Aim of the exercise => Each line below is to be written out in full, exactly as shown.

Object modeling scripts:
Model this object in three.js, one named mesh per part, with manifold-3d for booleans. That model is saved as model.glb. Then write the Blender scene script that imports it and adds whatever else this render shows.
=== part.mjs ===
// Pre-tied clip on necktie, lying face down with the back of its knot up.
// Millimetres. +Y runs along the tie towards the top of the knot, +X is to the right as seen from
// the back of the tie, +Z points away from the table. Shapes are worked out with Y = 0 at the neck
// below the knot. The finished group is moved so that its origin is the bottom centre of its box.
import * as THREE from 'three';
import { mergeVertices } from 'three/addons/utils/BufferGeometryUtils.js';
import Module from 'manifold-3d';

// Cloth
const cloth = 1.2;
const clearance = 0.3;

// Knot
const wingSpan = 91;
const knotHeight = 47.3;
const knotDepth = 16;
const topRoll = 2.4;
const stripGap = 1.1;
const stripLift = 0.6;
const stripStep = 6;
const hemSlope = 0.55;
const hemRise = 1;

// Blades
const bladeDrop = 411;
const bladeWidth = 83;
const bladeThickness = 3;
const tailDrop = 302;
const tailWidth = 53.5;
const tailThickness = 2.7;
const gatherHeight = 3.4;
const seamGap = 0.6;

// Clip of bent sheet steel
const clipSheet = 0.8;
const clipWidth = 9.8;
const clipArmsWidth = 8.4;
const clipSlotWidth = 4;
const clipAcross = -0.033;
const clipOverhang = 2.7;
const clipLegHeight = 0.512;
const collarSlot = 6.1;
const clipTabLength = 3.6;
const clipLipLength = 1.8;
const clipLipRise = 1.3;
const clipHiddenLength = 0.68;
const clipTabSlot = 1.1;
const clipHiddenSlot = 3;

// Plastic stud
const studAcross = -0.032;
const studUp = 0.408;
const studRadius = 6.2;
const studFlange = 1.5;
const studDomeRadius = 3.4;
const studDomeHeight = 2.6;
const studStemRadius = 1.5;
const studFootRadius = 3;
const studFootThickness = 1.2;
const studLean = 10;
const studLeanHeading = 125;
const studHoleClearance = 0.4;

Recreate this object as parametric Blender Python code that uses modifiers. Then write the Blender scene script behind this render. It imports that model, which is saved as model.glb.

Finished exercise =>
Model this object in three.js, one named mesh per part, with manifold-3d for booleans. That model is saved as model.glb. Then write the Blender scene script that imports it and adds whatever else this render shows.
=== part.mjs ===
// Pre-tied clip on necktie, lying face down with the back of its knot up.
// Millimetres. +Y runs along the tie towards the top of the knot, +X is to the right as seen from
// the back of the tie, +Z points away from the table. Shapes are worked out with Y = 0 at the neck
// below the knot. The finished group is moved so that its origin is the bottom centre of its box.
import * as THREE from 'three';
import { mergeVertices } from 'three/addons/utils/BufferGeometryUtils.js';
import Module from 'manifold-3d';

// Cloth
const cloth = 1.2;
const clearance = 0.3;

// Knot
const wingSpan = 91;
const knotHeight = 47.3;
const knotDepth = 16;
const topRoll = 2.4;
const stripGap = 1.1;
const stripLift = 0.6;
const stripStep = 6;
const hemSlope = 0.55;
const hemRise = 1;

// Blades
const bladeDrop = 411;
const bladeWidth = 83;
const bladeThickness = 3;
const tailDrop = 302;
const tailWidth = 53.5;
const tailThickness = 2.7;
const gatherHeight = 3.4;
const seamGap = 0.6;

// Clip of bent sheet steel
const clipSheet = 0.8;
const clipWidth = 9.8;
const clipArmsWidth = 8.4;
const clipSlotWidth = 4;
const clipAcross = -0.033;
const clipOverhang = 2.7;
const clipLegHeight = 0.512;
const collarSlot = 6.1;
const clipTabLength = 3.6;
const clipLipLength = 1.8;
const clipLipRise = 1.3;
const clipHiddenLength = 0.68;
const clipTabSlot = 1.1;
const clipHiddenSlot = 3;

// Plastic stud
const studAcross = -0.032;
const studUp = 0.408;
const studRadius = 6.2;
const studFlange = 1.5;
const studDomeRadius = 3.4;
const studDomeHeight = 2.6;
const studStemRadius = 1.5;
const studFootRadius = 3;
const studFootThickness = 1.2;
const studLean = 10;
const studLeanHeading = 125;
const studHoleClearance = 0.4;

Recreate this object as parametric Blender Python code that uses modifiers. Then write the Blender scene script behind this render. It imports that model, which is saved as model.glb.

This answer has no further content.